In June, the DPRK, after a string of failures, sent a midrange ballistic missile more than 1,400 kilometers (870 miles) high. Analysts say the flight showed DPRK has made progress in its push to be able to strike U.S. forces throughout the region.

Many outside experts say the DPRK doesn’t yet have a functioning long-range nuclear missile capable of reaching the continental U.S., but they acknowledge that it has been making steady progress in its weapons programs and could one day develop such a weapon. Some civilian experts have said they believe the North already has the technology to put warheads on shorter-range missiles that could strike South Korea and Japan.

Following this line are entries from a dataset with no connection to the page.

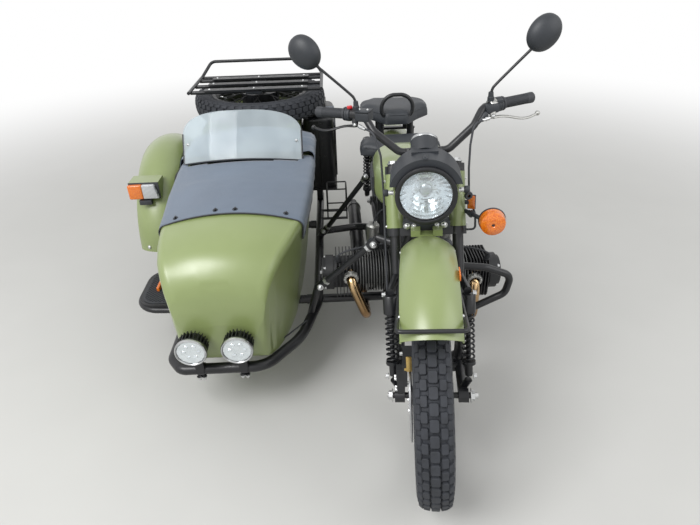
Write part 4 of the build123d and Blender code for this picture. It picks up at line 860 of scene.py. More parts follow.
def cover(name, node, front, back, rows, pull, ripple, side_pull):
    """A sheet over the hull. front and back give its ends along Y, at a place across and a height."""
    cover_skin, hull_skin = skin_of(nodes[node]), skin_of(nodes["sidecar_hull"])
    middle_x = place(HULL_X, 0, 0).x
    shape = bmesh.new()
    angles = [6 + 1.6 * i for i in range(SIDE_RAYS)]
    angles += [angles[-1] + (180 - 2 * angles[-1]) * i / TOP_RAYS for i in range(1, TOP_RAYS)]
    angles += [180 - a for a in reversed(angles[:SIDE_RAYS])]
    columns = []
    for a in angles:
        way = Vector((cos(radians(a)), 0, sin(radians(a))))
        middle_y = place(0, (front(0, 810) + back(0, 810)) / 2, 0).y
        probe = Vector((middle_x, middle_y, RAY_FOOT)) + way * RAY_LENGTH
        found = cover_skin.ray_cast(probe, -way)[0]
        if found is None:
            continue
        x, z = found.x / MM - BIKE_X - SCREEN_X, found.z / MM
        column, reach = [], 0.0
        for j in range(rows + 1):
            y = place(0, front(x, z) + (back(x, z) - front(x, z)) * j / rows, 0).y
            outside = Vector((middle_x, y, RAY_FOOT)) + way * RAY_LENGTH
            hit, normal = cover_skin.ray_cast(outside, -way)[:2]
            if hit is None and (reach or abs(x) > BESIDE_SCREEN):
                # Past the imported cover's end the hull carries the sheet, at the same height over it.
                hit, normal = hull_skin.ray_cast(outside, -way)[:2]
                hit = hit and hit + normal * COVER_RISE
                if hit and reach and abs((hit - outside).length - reach) > LARGEST_STEP:
                    hit = None
            if hit is None or hit.z < HEM_HEIGHT:
                column.append(None)
                continue
            reach = (hit - outside).length
            inner_side = min(1.0, max(0.0, (x - 190) / 100))
            fold = noise.noise(Vector((hit.x * 5, hit.y * 9, hit.z * 3))) * pull
            fold += noise.noise(Vector((hit.x * 16, hit.y * 30, hit.z * 9))) * ripple
            side_fold = noise.noise(Vector((hit.y * 14 + hit.z * 9, hit.z * 5, 3.0)))
            fold += abs(side_fold) * side_pull * inner_side
            edge = min(1.0, min(j, rows - j) / 3)
            column.append(shape.verts.new(hit + normal * (CLOTH + fold * edge)))
        columns.append(column)
    for one, two in zip(columns, columns[1:]):
        for j in range(rows):
            corners = (one[j], two[j], two[j + 1], one[j + 1])
            if not all(corners):
                continue
            longest = max((p.co - q.co).length for p, q in zip(corners, corners[1:]))
            if longest < LARGEST_EDGE:
                shape.faces.new(corners)
    flat = sum(face.calc_area() for face in shape.faces)
    hems = {
        "front": [column[0].co.copy() for column in columns if column[0]],
        "back": [column[-1].co.copy() for column in columns if column[-1]],
    }
    for side, order in (("inner", columns), ("outer", columns[::-1])):
        lowest = [next((column[j] for column in order if column[j]), None) for j in range(rows + 1)]
        hems[side] = [vert.co.copy() for vert in lowest if vert]
    made = finish_piece(name, shape, cover_cloth, "machine", crease=180)
    thick = made.modifiers.new("thick", "SOLIDIFY")
    thick.thickness = CLOTH
    thick.offset = 1.0
    print(name, "area", round(flat, 3))
    return made, flat, hems


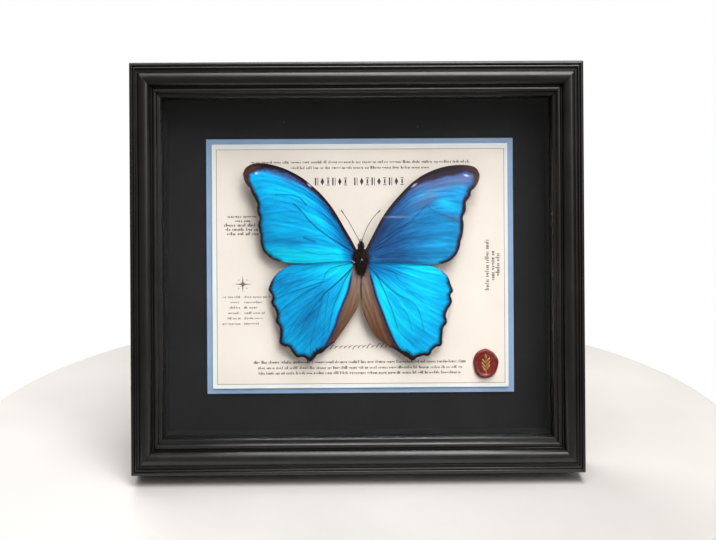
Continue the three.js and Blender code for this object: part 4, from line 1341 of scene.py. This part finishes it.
sunk = (  # radius, and distance below the top of the head, of a countersunk wood screw
    (0.02, 11.9), (0.7, 10.6), (1.15, 9.4), (1.15, 1.9), (2.6, 0.35), (2.68, 0.2), (2.55, 0.06), (2.0, 0.01),
    (0.02, 0.0),
)
wood_screw = screw_head([(r, REAR - 0.1 - below) for r, below in sunk])
inset = 10.6  # from the frame's outer face to the middle of a side rail's screw
x, z = FRAME_WIDTH / 2 - inset, FRAME_HEIGHT / 2 - inset * CROSS_SHARE
screws = {
    "top_1": (-70, z), "top_2": (70, z), "bottom_1": (-70, -z), "bottom_2": (70, -z),
    "left_1": (-x, 0), "right_1": (x, 0),
}
for index, (name, place) in enumerate(screws.items()):
    place_screw(f"board_screw_{name}", f"back_screw_{name}", wood_screw, *place, 0.7 * index + 0.3)

seat = HINGE_DEPTH - 1.2  # the rear face of the hinge's fixed leaf
domed = ((0.7, 0.0), (1.8, 0.0), (1.74, 0.35), (1.5, 0.68), (1.0, 0.9), (0.02, 0.97))
leaf_screw = screw_head([(0.02, 34.4), (0.7, 34.8), *((r, seat + high) for r, high in domed)], 28)
rivet = [
    (0.02, -1.88), (0.8, -1.88), (0.8, 2.4), (1.8, 2.4), (1.74, 2.72), (1.5, 2.96), (1.05, 3.12), (0.5, 3.19),
    (0.02, 3.2),
]
flat_head = (
    (0.02, -6.5), (0.55, -5.5), (0.55, 1.4), (1.6, 1.4), (1.6, 1.78), (1.45, 1.98), (0.9, 2.07), (0.02, 2.1),
)
nail = [(r, REAR + out) for r, out in flat_head]
for number, sign in ((1, -1), (2, 1)):
    x, turn = 8.5 * sign, 0.5 + 1.1 * (number - 1)
    place_screw(f"plate_screw_{number}", f"hinge_screw_{number}", leaf_screw, x, HINGE_PLACE.z + 10.5, turn)
    shape = Shape().turned(rivet, x, -10.5, 28)
    build(f"rivet_{number}", shape, [STRUT_STEEL], [f"strut_rivet_{number}"], "strut", STRUT, 40)
    shape = Shape().turned(nail, 18 * sign, FRAME_HEIGHT / 2 - 4.8)
    build(f"plate_nail_{number}", shape, [STEEL], [f"hanger_nail_{number}"], angle=40)

# ---- camera, table and light ---------------------------------------------------------------

IMAGE_WIDTH, IMAGE_HEIGHT = 716, 540
FOCAL_PIXELS = 1271.2
AXIS_BELOW_TOP = 191
SENSOR = 36
VIEWPOINT = Vector((-6.64, -696.96, 40.83))
PITCH, ROLL, YAW = (math.radians(a) for a in (-0.119, -0.334, 0.577))

camera = bpy.data.objects.new("camera", bpy.data.cameras.new("camera"))
scene.collection.objects.link(camera)
scene.camera = camera
camera.data.sensor_width = SENSOR
camera.data.lens = SENSOR * FOCAL_PIXELS / IMAGE_WIDTH
camera.data.shift_y = (AXIS_BELOW_TOP - IMAGE_HEIGHT / 2) / IMAGE_WIDTH
turn = Matrix.Rotation(ROLL, 3, "Y") @ Matrix.Rotation(PITCH, 3, "X") @ Matrix.Rotation(YAW, 3, "Z")
facing = Matrix.Rotation(-LEAN, 3, "X") @ turn.transposed() @ Matrix.Rotation(math.radians(90), 3, "X")
camera.matrix_world = Matrix.Translation(FACE @ VIEWPOINT) @ facing.to_4x4()
camera.data.clip_start, camera.data.clip_end = 0.05, 20

TABLE_MIDDLE, TABLE_RADIUS, TABLE_THICK = (-2, 39), 238.0, 24.0
profile = [(0.02, -TABLE_THICK), (TABLE_RADIUS - 5, -TABLE_THICK), (TABLE_RADIUS - 1, 1 - TABLE_THICK)]
profile += [(TABLE_RADIUS, 4 - TABLE_THICK), (TABLE_RADIUS, -4.0)]
for a in np.linspace(0.2, math.pi / 2, 8):  # the rounded upper edge
    profile.append((TABLE_RADIUS - 3 + 3 * math.cos(a), -3 + 3 * math.sin(a)))
profile.append((0.02, 0.0))
turns = np.linspace(0, 2 * np.pi, 192, endpoint=False)
cx, cy = TABLE_MIDDLE
table = Shape().rings([[(cx + r * math.cos(a), cy + r * math.sin(a), z) for a in turns] for r, z in profile])
mesh = bpy.data.meshes.new("tabletop")
mesh.from_pydata((np.array(table.points) * MM).tolist(), [], table.faces)
mesh.materials.append(tabletop())
face_outwards(mesh)
smooth(mesh, 40)
floor = bpy.data.objects.new("tabletop", mesh)
scene.collection.objects.link(floor)
floor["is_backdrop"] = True


def lamp(name, place, target, size, power):
    """A rectangular lamp that points at its target, in metres and watts."""
    light = bpy.data.lights.new(name, "AREA")
    light.shape, light.size, light.size_y = "RECTANGLE", *size
    light.energy = power
    made = bpy.data.objects.new(name, light)
    scene.collection.objects.link(made)
    made.location = place
    made.rotation_mode = "QUATERNION"
    made.rotation_quaternion = (Vector(target) - Vector(place)).to_track_quat("-Z", "Y")


lamp("key", (0.92, -1.15, 0.75), (0, 0, 0.1), (0.6, 0.6), 3.9)
lamp("overhead", (0.2, -0.5, 1.35), (0.05, -0.05, 0.05), (0.6, 1.35), 22.5)
lamp("rear", (-0.5, 0.75, 0.95), (-0.12, 0.1, 0), (0.8, 0.8), 9)

world = bpy.data.worlds.new("studio")  # white where the camera looks, dim and warm as a light
scene.world = world
world.use_nodes = True
tree = world.node_tree
seen, dim = tree.nodes["Background"], tree.nodes.new("ShaderNodeBackground")
for node, colour, strength in ((seen, (1, 1, 1, 1), 1.0), (dim, (1, 0.95, 0.89, 1), 0.2)):
    node.inputs["Color"].default_value, node.inputs["Strength"].default_value = colour, strength
path = tree.nodes.new("ShaderNodeLightPath")
mixed = tree.nodes.new("ShaderNodeMixShader")
tree.links.new(path.outputs["Is Camera Ray"], mixed.inputs[0])
tree.links.new(dim.outputs[0], mixed.inputs[1])
tree.links.new(seen.outputs[0], mixed.inputs[2])
tree.links.new(mixed.outputs[0], tree.nodes["World Output"].inputs["Surface"])

low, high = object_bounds()
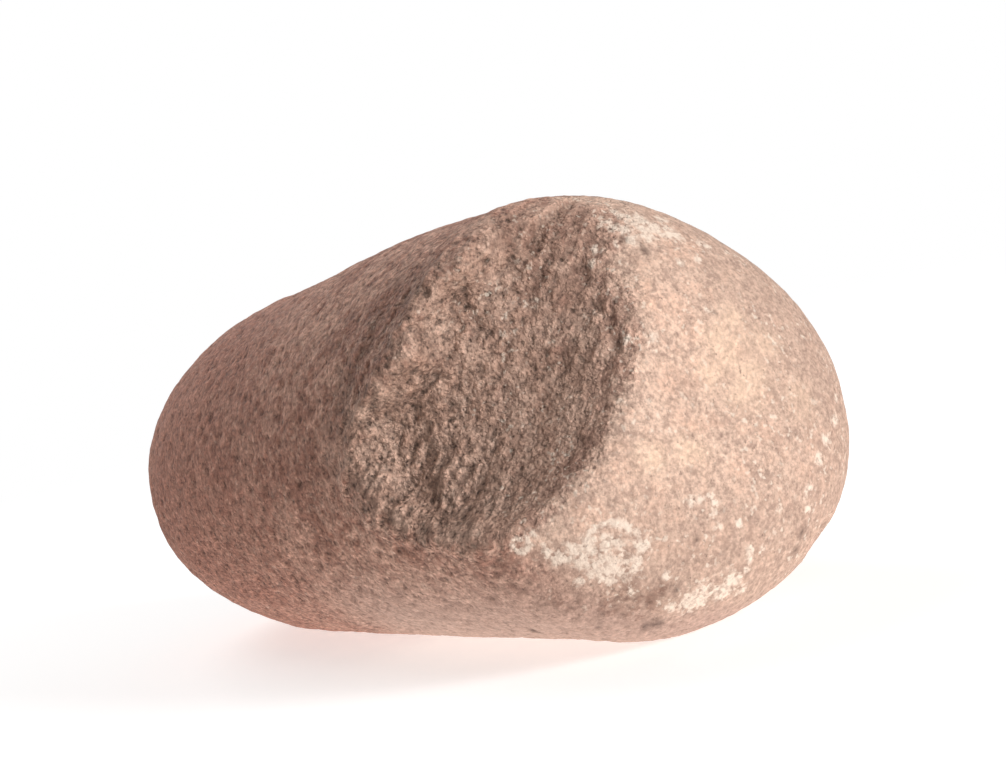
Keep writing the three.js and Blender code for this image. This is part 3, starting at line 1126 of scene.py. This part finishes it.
def add_relief(points, normals, masks):
    """The points with broad unevenness, a pecked and dented skin, and grit on the break."""
    face, rough, fringe = masks["face"], masks["rough"], masks["fringe"]
    relief, skin, grit = (bumps(points, RELIEF[name]) for name in ("broad", "skin", "grit"))
    worn = face * (1 - fringe)
    relief += skin * (1 - FACE["smoothed_share"] * worn) * (1 - rough) + grit * rough
    points = points + normals * relief[:, None]
    dented = (1 - rough) * (1 - FACE["undented_share"] * face)
    points = dent_surface(points, normals, dented, SEEDS["dents"])
    points[:, 2] = np.maximum(points[:, 2], 0)
    return points


def finish_masks(points, quads, normals):
    """Finish masks: painted shade on face and butt, bulges, painted light below, the photograph's marks."""
    along, side, up = points.T
    shade_side = PLACES["shade_side_share"] * smooth_step(*PLACES["shade_side"], side)
    shade_low = PLACES["shade_low_share"] * smooth_step(*PLACES["shade_low"], up)
    # Painted light from below: lighter on the underside
    belly_painted_light = smooth_step(*PLACES["belly_height"], up) * smooth_step(*PLACES["belly_along"], along)
    masks = {
        "shade": np.maximum(shade_side, shade_low),
        "bulge": bulge(points, quads, normals),
        "belly_painted_light": belly_painted_light,
        # Painted shade and reddish reflected light towards the butt
        "butt": smooth_step(*PLACES["butt"], along),
    }
    for label, places in MARKS.items():
        masks[label] = spots(points, normals, places)
    ringed = CRUST_RING_SHARE * rings(points, normals, CRUST_RINGS)
    masks["crust"] = np.maximum(masks["crust"], ringed)
    return masks


def make_stone():
    """The stone as one fine mesh with its finish, in place of the plain solid."""
    points, quads = stone_net()
    facing = net_normals(points, quads)[:, 0]
    points, masks = break_off_spall(points)
    points = seated(bite_off_chip(points))
    masks["face"] = worn_share(points, facing)
    normals = net_normals(points, quads)
    points = add_relief(points, normals, masks)
    masks.update(finish_masks(points, quads, normals))
    stone = to_mesh("stone", points, quads, masks)
    stone.data.materials.append(stone_finish(masks))
    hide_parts("pestle_stone")
    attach(stone, "root")


for thing in list(bpy.data.objects):
    bpy.data.objects.remove(thing)
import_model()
bpy.context.scene.view_settings.view_transform = "Standard"
make_stone()
make_floor()
make_world()
right, up, back = make_camera()
for name, (across, above, before, distance, width, power) in LAMPS.items():
    make_softbox(name, across * right + above * up + before * back, distance, width, power)
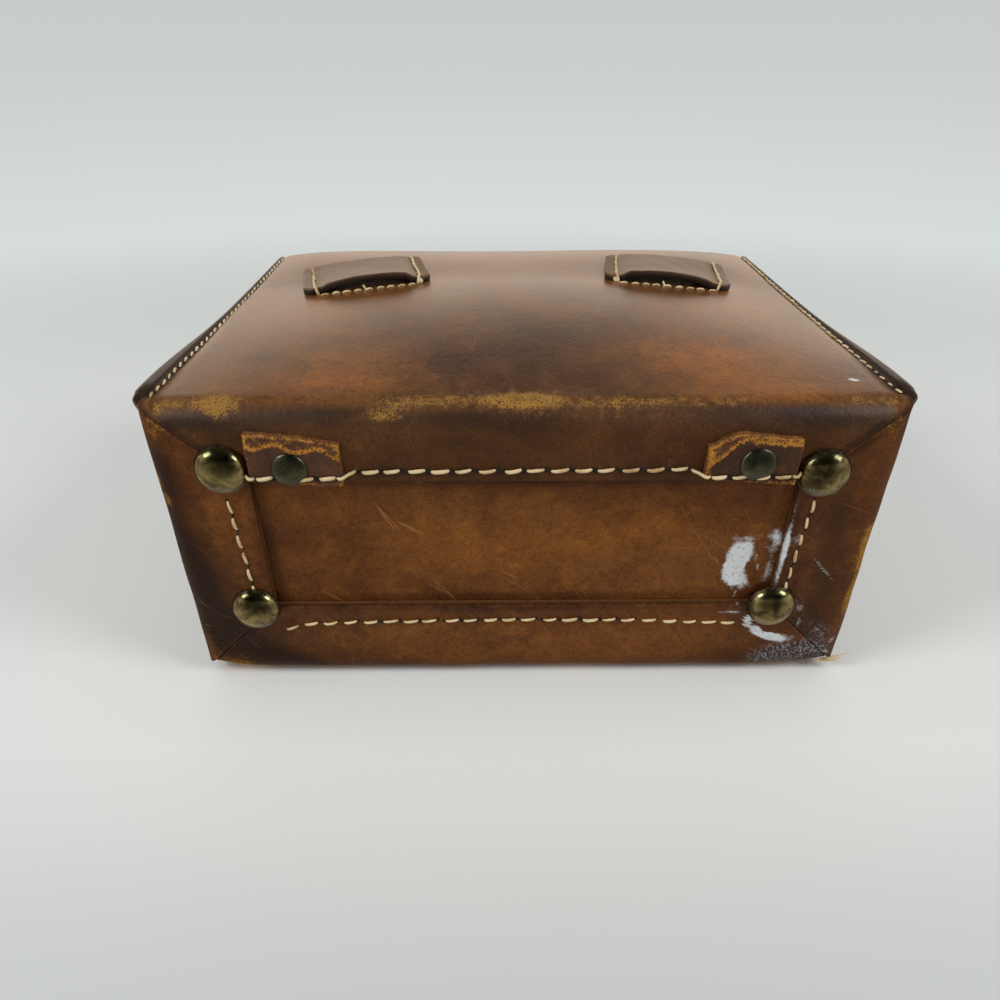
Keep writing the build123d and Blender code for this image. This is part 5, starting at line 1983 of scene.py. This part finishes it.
    def floor(
        self, name: str, middle: Vector, first: Vector, second: Vector, material: bpy.types.Material
    ) -> None:
        """A flat grid of 2.4 m in the plane of two directions, whose normal is their cross product.

        Args:
            name: the floor's name.
            middle: its middle, in metres.
            first: the first direction; its mark named front begins behind the middle along it.
            second: the second direction.
            material: its paper.
        """
        count, half = 97, 1.2
        t = np.linspace(-half, half, count)
        a, b = np.meshgrid(t, t, indexing="ij")
        points = np.array(middle) + a[..., None] * np.array(first) + b[..., None] * np.array(second)
        fade = np.clip(1 - np.sqrt(a**2 + b**2) / half, 0, 1)
        marks = {"fade": fade.reshape(-1), "front": smooth(-0.09, -0.19, a).reshape(-1)}
        piece = make_mesh(name, points.reshape(-1, 3) / MM, grid_quads(count, count).tolist(), marks)
        piece.data.materials.append(material)
        piece.visible_diffuse = False
        piece.visible_glossy = False
        piece.visible_transmission = False
        piece.visible_shadow = False

    def floor_material(self, name: str, far: str, near: str, front: str) -> bpy.types.Material:
        """Matt pale paper, seen only from above and fading out at its rim.

        Args:
            name: the material's name.
            far: its colour away from the case.
            near: its colour under the case, lighter as painted light.
            front: its colour where the mark named front is 1, darker on the photo floor as painted shade.

        Returns:
            The material.
        """
        t = Tree.of(name)
        back = t.add("NewGeometry", out="Backfacing")
        fade = t.add("mark", attribute_name="fade")
        # Painted light and shade: lighter near the case, against the case's shade on it, and darker where the
        # mark named front is 1, against the lamps' stronger light there
        colour = t.add("mix", t.add("step", fade, 0.80, 0.94), far, near)
        colour = t.add("mix", t.add("mark", attribute_name="front"), colour, front)
        paper = t.add("BsdfDiffuse", {"Color": colour})
        shown = t.add("times", t.add("less", 1.0, back), t.add("step", fade, 0.05, 0.75))
        return t.finish(t.add("MixShader", {0: shown, 1: t.add("BsdfTransparent"), 2: paper}))


def main() -> None:
    """Build and dress every piece."""
    logging.basicConfig(level=logging.INFO, format="%(message)s")
    bpy.context.scene.view_settings.view_transform = "Standard"
    sizes = CaseSizes()
    look = Finishes()
    LOG.info("case middle %.2f, half depth %.2f, rim %.1f", sizes.middle_y, sizes.half_depth, sizes.rim)
    Studio(sizes).build()
    WrapLeather(sizes).build(look)
    LOG.info("wrap leather built")
    FrontLeather(sizes).build(look)
    for side in (1, -1):
        SideLeather(sizes, side).build(look)
        StrapTab(sizes, side).build(look)
        StrapLoop(sizes, side).build(look)
    BaseLeather(sizes).build(look)
    Skirts(sizes).build(look)
    Seams(sizes).build(look)
    LOG.info("leather and seams built")
    Fittings(sizes).build(look)
    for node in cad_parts:
        if node.endswith("_board"):
            dress(node, look.board)
        elif node.endswith("_lining"):
            dress(node, look.lining)
    LOG.info("fittings dressed")


if __name__ == "__main__":
    main()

Wednesday’s launch came two days after the U.S. and South Korea began their 12-day Ulchi Freedom Guardian exercises, prompting DPRK threats of retaliation for the military drills, which it views as an invasion rehearsal.

The DPRK usually responds to regular South Korea-U.S. military drills with weapons tests and fiery warlike rhetoric.

The launch also comes at a time of intensified animosity between the rival Koreas over the defection of a senior DPRK diplomat in London and a U.S. plan to install a sophisticated missile defense system in South Korea.

About 28,500 U.S. troops are based in South Korea and tens of thousands of more in Japan.